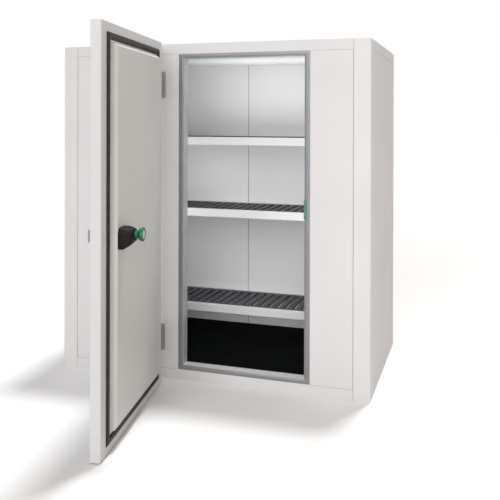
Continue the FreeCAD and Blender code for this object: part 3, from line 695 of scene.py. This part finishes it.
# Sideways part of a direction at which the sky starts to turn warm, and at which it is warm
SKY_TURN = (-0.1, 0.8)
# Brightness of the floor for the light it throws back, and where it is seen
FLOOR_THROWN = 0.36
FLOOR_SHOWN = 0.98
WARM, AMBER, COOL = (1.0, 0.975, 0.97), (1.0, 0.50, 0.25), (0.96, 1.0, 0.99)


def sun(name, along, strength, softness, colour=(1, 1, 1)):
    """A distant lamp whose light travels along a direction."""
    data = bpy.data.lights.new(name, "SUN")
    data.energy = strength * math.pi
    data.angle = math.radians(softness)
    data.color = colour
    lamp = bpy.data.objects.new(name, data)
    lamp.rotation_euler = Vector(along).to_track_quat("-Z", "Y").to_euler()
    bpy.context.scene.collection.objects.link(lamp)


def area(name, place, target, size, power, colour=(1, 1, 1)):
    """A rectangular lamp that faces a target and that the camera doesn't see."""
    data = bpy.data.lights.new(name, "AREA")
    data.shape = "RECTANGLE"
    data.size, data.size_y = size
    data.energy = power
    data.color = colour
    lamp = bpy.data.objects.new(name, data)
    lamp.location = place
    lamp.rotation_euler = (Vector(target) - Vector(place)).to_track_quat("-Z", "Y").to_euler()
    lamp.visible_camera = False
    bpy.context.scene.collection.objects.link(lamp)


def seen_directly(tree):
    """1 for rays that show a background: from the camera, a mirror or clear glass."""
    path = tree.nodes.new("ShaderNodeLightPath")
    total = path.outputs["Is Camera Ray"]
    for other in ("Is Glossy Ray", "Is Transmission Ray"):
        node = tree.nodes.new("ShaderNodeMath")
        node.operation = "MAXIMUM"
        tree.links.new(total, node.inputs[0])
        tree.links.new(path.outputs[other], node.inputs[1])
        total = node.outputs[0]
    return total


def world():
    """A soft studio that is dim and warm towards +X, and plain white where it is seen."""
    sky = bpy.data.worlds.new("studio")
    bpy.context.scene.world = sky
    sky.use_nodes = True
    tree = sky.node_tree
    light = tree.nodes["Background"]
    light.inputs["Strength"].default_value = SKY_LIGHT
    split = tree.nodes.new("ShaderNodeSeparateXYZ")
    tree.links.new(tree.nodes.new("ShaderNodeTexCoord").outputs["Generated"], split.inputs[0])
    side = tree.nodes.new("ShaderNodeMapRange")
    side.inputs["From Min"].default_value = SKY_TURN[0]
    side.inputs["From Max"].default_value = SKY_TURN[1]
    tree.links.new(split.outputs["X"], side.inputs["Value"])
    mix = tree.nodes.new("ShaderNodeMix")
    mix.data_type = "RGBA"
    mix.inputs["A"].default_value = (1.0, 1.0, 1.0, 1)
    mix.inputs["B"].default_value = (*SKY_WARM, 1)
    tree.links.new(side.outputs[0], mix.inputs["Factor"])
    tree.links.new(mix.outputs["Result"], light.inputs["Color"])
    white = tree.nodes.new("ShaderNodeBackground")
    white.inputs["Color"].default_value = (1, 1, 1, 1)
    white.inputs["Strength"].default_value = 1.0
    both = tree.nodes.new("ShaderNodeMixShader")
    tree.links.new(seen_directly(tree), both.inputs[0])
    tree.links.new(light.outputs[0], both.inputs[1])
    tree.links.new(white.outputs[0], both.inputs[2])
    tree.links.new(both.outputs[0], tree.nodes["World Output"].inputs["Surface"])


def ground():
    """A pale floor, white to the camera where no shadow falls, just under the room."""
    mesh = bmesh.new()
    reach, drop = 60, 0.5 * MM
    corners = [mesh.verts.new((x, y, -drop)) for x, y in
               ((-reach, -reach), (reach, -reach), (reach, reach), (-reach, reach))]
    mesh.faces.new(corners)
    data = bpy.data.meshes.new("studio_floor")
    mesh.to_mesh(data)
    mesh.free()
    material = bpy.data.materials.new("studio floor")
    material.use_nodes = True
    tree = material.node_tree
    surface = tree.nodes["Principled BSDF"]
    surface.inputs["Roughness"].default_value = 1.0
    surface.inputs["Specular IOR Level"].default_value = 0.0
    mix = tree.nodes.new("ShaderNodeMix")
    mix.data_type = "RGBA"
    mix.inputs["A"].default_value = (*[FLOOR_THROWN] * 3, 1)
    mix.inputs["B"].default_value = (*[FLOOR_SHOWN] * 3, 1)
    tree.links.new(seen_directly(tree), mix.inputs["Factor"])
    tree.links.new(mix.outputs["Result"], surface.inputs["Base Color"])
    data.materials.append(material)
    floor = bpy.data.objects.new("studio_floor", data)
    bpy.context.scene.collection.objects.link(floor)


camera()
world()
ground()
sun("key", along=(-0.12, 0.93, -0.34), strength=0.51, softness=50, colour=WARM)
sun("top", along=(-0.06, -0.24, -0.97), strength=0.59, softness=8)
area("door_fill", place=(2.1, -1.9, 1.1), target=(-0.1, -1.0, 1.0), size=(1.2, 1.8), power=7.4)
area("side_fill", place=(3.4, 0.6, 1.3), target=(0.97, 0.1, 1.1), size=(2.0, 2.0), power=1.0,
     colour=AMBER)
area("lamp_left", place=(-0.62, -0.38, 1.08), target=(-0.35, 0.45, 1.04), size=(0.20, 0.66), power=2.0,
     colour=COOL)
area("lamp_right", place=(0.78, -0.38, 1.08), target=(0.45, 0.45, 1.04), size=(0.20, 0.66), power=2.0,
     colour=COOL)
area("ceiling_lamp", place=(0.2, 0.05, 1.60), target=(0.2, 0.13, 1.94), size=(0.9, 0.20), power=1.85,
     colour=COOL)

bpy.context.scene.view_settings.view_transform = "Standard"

# Exercise description
Copy out only the lines running from the beginning of the data to the line with "WARM, AMBER, COOL", both ends included.

# Response for this exercise
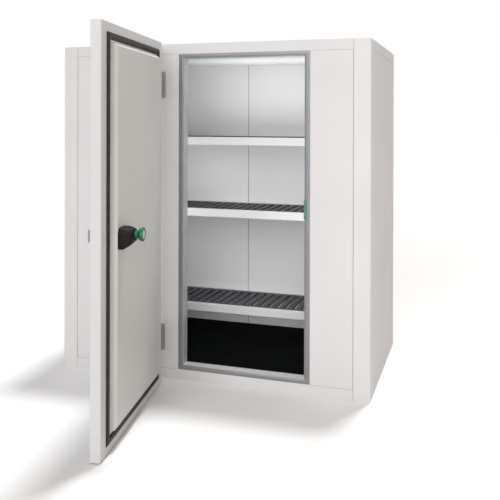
Continue the FreeCAD and Blender code for this object: part 3, from line 695 of scene.py. This part finishes it.
# Sideways part of a direction at which the sky starts to turn warm, and at which it is warm
SKY_TURN = (-0.1, 0.8)
# Brightness of the floor for the light it throws back, and where it is seen
FLOOR_THROWN = 0.36
FLOOR_SHOWN = 0.98
WARM, AMBER, COOL = (1.0, 0.975, 0.97), (1.0, 0.50, 0.25), (0.96, 1.0, 0.99)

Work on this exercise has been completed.